The national promotion man from my record company--Dave Clark, who looked like he was about 65 years old--drove me from Philadelphia to New York City. Dave, like Alan Freed, would become a major player in the payola investigation to come. We made an odd pair: He was a surly, middle-aged black man, and I was a kid from the country who looked like he was 14 and wasn't much older. He'd been around, maybe too long, and he kind of scared me at first. Dave wasn't a bad sort. He'd just been doing his job too long, fighting his way through New York City bullshit. Being a black executive in the music business couldn't have helped either. Sooner or later, all of it had to take its toll.

Then I found out everybody in New York City acted like Dave Clark. Everybody except Alan Freed.

When Dave took me to the TV studio, everybody seemed to know him, but he wasn't much nicer to them than he'd been to me. Dave introduced me to Roy Hamilton, a former Golden Gloves champ who had a Top Ten hit in the mid-1950s with "Unchained Melody" long before the Righteous Brothers ever recorded it. Roy was a guest on Freed's show, and Dave was really nice to him because Roy stood about 6-feet-6 and still looked very much like a fighter. Roy was as nice as Alan Freed was, and I'll always have fond memories of meeting him--especially since he would pass away from a stroke a decade later, when he was only 40 years old.

It was all so amazing to me. Five days into this tour, and I was being exposed to people and places I never dreamt I would ever see. And then I was on TV, talking to Mr. Rock and Roll. Freed made fun of my Texas accent during our on-camera interview, but he was just having a little fun. The kids on the show liked "Action Packed," and I signed quite a few autographs after the show. But I was so tired I was working in my sleep. I never wanted to close my eyes--there was so much to take in! I couldn't sleep. This was New York City.

My label put me up at the Forrest Hotel at 49th and Broadway, right across the street from the Brill Building, where most of the publishing companies and many record labels had their offices. It was the center of the music-biz universe, but I had no idea at the time. Some years later, I discovered that the Forrest was the home away from home for many traveling musicians, including the bands of Count Basie, Tommy Dorsey, and Harry James.

I was scheduled to catch a train out of Grand Central Station the morning after I appeared on Freed's show--man, no sleep again. By the time we got back to the hotel, it was already 2 a.m., and Dave said to meet him in the lobby three hours later. I knew this dude would be there, on the money, so I got my ass up at 4:30 a.m. and sleepwalked down to the lobby. Dave was already there. When we got to the train station, Dave let me out in front--out in the freezing cold, in the snow, in the middle of the strange nowhere.

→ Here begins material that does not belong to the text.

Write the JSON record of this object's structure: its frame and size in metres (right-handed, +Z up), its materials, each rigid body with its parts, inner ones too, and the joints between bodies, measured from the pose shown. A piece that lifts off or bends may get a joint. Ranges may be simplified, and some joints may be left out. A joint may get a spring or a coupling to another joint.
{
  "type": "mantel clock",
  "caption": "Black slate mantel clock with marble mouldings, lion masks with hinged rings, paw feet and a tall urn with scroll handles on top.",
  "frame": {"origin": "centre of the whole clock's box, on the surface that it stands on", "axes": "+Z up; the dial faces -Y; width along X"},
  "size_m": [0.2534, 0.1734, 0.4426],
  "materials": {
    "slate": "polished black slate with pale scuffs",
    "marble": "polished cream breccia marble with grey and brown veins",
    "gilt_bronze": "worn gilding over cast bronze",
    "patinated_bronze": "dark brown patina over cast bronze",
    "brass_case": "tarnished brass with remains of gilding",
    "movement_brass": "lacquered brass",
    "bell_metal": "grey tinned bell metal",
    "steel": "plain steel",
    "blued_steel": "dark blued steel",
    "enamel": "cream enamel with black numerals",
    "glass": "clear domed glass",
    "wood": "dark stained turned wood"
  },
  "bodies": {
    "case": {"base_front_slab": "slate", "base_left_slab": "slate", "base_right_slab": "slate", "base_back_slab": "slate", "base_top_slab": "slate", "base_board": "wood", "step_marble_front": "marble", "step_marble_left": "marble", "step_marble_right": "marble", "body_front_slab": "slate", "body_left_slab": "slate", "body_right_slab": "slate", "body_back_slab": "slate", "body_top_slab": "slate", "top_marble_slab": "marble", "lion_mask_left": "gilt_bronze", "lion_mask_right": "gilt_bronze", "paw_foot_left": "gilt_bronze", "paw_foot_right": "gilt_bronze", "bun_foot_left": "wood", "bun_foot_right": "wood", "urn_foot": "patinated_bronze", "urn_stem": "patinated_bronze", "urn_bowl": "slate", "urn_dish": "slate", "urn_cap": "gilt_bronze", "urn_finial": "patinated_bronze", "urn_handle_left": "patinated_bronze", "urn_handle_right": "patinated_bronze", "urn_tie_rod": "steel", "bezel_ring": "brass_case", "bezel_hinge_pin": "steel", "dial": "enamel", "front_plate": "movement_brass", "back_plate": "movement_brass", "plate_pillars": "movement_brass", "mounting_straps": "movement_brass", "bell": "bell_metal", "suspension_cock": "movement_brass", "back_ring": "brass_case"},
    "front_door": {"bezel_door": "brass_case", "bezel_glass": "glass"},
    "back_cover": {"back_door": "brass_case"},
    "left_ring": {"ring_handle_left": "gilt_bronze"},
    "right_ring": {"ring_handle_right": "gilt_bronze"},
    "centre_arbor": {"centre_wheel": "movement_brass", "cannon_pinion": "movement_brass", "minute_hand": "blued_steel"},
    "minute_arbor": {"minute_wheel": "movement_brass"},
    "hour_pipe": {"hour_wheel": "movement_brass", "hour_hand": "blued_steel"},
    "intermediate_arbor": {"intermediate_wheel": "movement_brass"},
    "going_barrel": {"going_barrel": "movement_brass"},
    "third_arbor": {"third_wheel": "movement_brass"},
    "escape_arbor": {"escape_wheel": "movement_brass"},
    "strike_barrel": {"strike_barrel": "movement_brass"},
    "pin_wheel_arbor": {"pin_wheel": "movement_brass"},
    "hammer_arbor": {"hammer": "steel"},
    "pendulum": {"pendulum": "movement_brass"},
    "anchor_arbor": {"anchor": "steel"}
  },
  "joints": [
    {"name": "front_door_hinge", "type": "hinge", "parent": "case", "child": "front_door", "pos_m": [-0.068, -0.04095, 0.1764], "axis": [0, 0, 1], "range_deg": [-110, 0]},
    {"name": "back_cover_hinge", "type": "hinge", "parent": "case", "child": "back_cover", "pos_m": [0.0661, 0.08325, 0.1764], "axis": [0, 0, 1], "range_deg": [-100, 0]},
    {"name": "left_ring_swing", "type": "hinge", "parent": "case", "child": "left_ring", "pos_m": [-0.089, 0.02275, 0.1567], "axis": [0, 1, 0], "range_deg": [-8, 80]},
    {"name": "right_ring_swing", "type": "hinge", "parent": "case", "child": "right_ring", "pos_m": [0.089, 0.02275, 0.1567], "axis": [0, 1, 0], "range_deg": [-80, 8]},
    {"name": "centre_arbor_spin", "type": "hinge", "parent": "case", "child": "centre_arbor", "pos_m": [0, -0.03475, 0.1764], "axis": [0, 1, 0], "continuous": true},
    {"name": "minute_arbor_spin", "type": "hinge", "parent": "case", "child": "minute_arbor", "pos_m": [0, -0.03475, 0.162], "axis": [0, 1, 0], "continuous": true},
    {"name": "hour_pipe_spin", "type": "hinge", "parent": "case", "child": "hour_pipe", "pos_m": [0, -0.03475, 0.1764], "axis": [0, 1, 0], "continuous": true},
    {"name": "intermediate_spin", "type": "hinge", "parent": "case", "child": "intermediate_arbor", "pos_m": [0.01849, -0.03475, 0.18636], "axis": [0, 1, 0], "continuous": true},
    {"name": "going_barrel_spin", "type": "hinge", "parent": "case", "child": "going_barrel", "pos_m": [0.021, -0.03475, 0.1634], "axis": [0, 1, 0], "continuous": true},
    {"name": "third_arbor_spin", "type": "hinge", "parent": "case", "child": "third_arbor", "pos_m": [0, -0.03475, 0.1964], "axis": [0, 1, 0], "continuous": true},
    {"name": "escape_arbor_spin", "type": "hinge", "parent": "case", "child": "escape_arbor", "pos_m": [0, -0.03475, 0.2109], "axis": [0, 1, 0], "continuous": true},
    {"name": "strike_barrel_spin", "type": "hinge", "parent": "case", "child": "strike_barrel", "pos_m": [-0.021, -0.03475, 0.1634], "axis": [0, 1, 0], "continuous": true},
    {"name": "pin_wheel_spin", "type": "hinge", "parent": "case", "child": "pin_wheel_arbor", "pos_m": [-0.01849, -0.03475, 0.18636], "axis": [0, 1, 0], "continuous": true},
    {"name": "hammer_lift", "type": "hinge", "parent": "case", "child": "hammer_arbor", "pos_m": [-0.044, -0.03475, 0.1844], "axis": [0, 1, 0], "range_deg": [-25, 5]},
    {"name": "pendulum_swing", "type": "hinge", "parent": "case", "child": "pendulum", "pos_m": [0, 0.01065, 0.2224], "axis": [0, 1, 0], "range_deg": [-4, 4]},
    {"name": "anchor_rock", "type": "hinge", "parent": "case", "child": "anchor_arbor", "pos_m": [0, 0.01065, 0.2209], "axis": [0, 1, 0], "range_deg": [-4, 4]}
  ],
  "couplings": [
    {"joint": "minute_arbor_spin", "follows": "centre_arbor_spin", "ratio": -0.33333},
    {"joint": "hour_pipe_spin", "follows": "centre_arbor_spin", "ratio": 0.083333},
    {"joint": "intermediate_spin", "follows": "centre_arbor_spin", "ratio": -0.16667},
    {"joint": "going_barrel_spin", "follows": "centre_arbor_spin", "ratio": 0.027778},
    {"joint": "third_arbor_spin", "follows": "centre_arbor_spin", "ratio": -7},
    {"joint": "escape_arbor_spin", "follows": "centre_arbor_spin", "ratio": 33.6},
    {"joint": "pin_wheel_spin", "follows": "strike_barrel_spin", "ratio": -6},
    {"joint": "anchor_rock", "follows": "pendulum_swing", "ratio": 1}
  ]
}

"I'll see you in four days," he yelled out the car window.

"Dave, this is a big-ass place," I shouted back, carrying two suitcases and a Strat. "Where do I go?"

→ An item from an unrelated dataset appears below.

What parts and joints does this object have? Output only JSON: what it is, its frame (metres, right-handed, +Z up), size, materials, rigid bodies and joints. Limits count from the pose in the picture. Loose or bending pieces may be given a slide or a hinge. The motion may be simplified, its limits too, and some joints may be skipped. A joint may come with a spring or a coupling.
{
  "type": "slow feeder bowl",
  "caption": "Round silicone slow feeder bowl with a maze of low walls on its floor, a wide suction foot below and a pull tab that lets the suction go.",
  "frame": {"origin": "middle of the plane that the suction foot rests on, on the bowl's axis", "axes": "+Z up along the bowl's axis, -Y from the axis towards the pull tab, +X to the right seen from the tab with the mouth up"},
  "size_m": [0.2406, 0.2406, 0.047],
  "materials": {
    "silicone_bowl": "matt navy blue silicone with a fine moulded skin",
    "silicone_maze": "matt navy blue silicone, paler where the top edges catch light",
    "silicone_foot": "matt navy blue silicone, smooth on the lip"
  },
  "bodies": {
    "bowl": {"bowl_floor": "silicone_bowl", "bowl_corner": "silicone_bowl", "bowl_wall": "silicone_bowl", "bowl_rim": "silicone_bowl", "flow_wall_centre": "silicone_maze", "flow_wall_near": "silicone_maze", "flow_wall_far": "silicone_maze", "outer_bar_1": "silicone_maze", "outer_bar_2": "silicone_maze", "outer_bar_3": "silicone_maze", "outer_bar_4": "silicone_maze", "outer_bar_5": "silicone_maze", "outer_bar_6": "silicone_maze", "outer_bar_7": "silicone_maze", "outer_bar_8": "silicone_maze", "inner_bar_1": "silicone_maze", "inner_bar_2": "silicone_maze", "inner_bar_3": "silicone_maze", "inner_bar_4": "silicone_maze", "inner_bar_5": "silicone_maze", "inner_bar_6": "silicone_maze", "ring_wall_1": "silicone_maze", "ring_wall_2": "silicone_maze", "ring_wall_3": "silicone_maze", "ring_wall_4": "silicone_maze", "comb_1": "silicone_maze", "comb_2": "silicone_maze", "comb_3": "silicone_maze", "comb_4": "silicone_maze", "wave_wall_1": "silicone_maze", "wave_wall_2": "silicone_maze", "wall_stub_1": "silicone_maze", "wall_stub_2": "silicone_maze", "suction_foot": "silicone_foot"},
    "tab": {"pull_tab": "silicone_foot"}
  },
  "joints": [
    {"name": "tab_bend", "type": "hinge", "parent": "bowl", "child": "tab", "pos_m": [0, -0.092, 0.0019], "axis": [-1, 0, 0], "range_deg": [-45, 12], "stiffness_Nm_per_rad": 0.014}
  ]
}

He pointed to the front of the building. "In there!" The cat was cold-blooded.

I somehow found my train to New Haven, Connecticut, where I got off for a few hours to do another TV show and visit four radio stations, before I had to get back on the train and head to Hartford, where I was scheduled to do yet another TV show. It was one I would never forget.

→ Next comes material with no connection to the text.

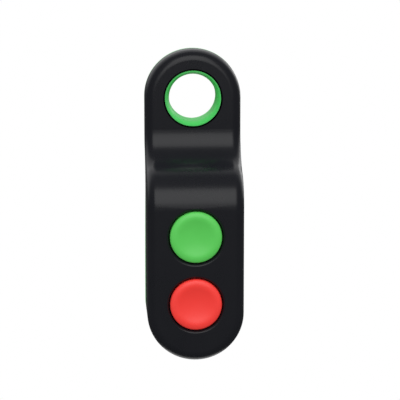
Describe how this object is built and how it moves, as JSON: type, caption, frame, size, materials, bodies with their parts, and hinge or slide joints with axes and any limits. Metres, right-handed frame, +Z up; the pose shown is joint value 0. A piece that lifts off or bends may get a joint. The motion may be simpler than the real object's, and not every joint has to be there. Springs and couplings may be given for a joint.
{
  "type": "wireless push button box",
  "caption": "Hand-held wireless push button box with a hanging eye, a swept front, and dished green and red push buttons.",
  "frame": {"origin": "centre of the hanging eye, on its axis inside the green tube", "axes": "+Z up towards the eye end, along the case's length; +Y from the front face to the back; +X to the right seen from the front"},
  "size_m": [0.0404, 0.0338, 0.1276],
  "materials": {
    "shell_black": "fine moulded texture, satin",
    "cover_green": "moulded, satin",
    "cap_green": "moulded, semi-gloss",
    "cap_red": "moulded, semi-gloss",
    "seal_rubber": "matte",
    "zinc_steel": "zinc plated",
    "spring_steel": "drawn wire",
    "brass": "turned",
    "switch_plastic": "moulded",
    "plunger_plastic": "moulded",
    "board_laminate": "glass-fibre laminate with green solder resist",
    "chip_epoxy": "moulded epoxy",
    "tin_steel": "tinned sheet"
  },
  "bodies": {
    "case": {"front_shell": "shell_black", "rear_cover": "cover_green", "case_gasket": "seal_rubber", "case_screws": "zinc_steel", "thread_inserts": "brass", "plate_screws": "zinc_steel", "start_seal": "seal_rubber", "start_spring": "spring_steel", "start_switch": "switch_plastic", "stop_seal": "seal_rubber", "stop_spring": "spring_steel", "stop_switch": "switch_plastic", "circuit_board": "board_laminate", "board_screws": "zinc_steel", "radio_can": "tin_steel", "controller_chip": "chip_epoxy", "crystal": "tin_steel", "antenna": "brass", "battery_holder": "switch_plastic", "coin_cell": "zinc_steel", "battery_spring": "spring_steel", "battery_contact": "spring_steel"},
    "start_button": {"start_cap": "cap_green", "start_clip": "spring_steel"},
    "start_switch_plunger": {"start_plunger": "plunger_plastic"},
    "stop_button": {"stop_cap": "cap_red", "stop_clip": "spring_steel"},
    "stop_switch_plunger": {"stop_plunger": "plunger_plastic"}
  },
  "joints": [
    {"name": "start_press", "type": "slide", "parent": "case", "child": "start_button", "axis": [0, 1, 0], "range_m": [0, 0.0022], "stiffness_N_per_m": 900, "springref_m": -0.003, "deforming": ["start_spring"]},
    {"name": "stop_press", "type": "slide", "parent": "case", "child": "stop_button", "axis": [0, 1, 0], "range_m": [0, 0.0022], "stiffness_N_per_m": 900, "springref_m": -0.003, "deforming": ["stop_spring"]},
    {"name": "start_plunger_travel", "type": "slide", "parent": "case", "child": "start_switch_plunger", "axis": [0, 1, 0], "range_m": [0, 0.0022]},
    {"name": "stop_plunger_travel", "type": "slide", "parent": "case", "child": "stop_switch_plunger", "axis": [0, 1, 0], "range_m": [0, 0.0022]}
  ],
  "couplings": [
    {"joint": "start_plunger_travel", "follows": "start_press", "ratio": 1},
    {"joint": "stop_plunger_travel", "follows": "stop_press", "ratio": 1}
  ]
}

I walked into the artists' waiting room and saw standing before me Al Hibbler, who sang with the Duke Ellington Orchestra in the 1940s and had his own solo hits in the '50s and '60s. The Mississippi-born Hibbler, who was born blind, toured with Ellington until 1951--and, oddly enough, like Roy Hamilton, he too had a hit with "Unchained Melody." I loved Al. He was a real mellow cat, and he even asked me if I was playing anywhere in the East, like a club date. I told him I was just doing a promotional tour for my record, and he asked what it was called. I told him it was called "Action Packed," and he smiled.

"You've got to play somewhere so I can come and see you," he said, and I actually believed him. It made me feel good. I hope I can pass these wonderful things on to young musicians that I work with or meet along the way.

Also waiting to go on were Al Alberts of the Four Aces, who had a million-selling hit in 1951 with the song "(It's No) Sin," and Jerry Vale, whose first hit single, "You Can Never Give Me Back My Heart," was released in 1953. Vale was still a comer in 1959; his biggest hits would come in the 1960s. It was a thrill to be in the same room with these guys, all pop singers of the highest caliber.

But the funny thing was, these guys were all very nervous about going on a rock-and-roll dance party. Those kids could be brutal, and they knew it. It didn't matter that these three guys had been singing for years, that they had history and hits. It didn't matter, because by 1959, rock and roll had taken hold, and it had grabbed these guys by the throats. It brought a feeling of unity among us teenagers--it was our music, and we thought anyone that wasn't digging our music stood against us. We gobbled it up--the clothes, the cars, the records, all of it. Teens were buying 80 percent of all records sold, and we had power for a change. But our bark was bigger than our bite. We still didn't have a clue what the world was about.

After I performed that night, though, I knew where I stood with the kids. I got more attention than the other guys did, and it was kind of embarrassing in a way. I guess that's just the way it goes. Besides, I would be on the other end 40 years later.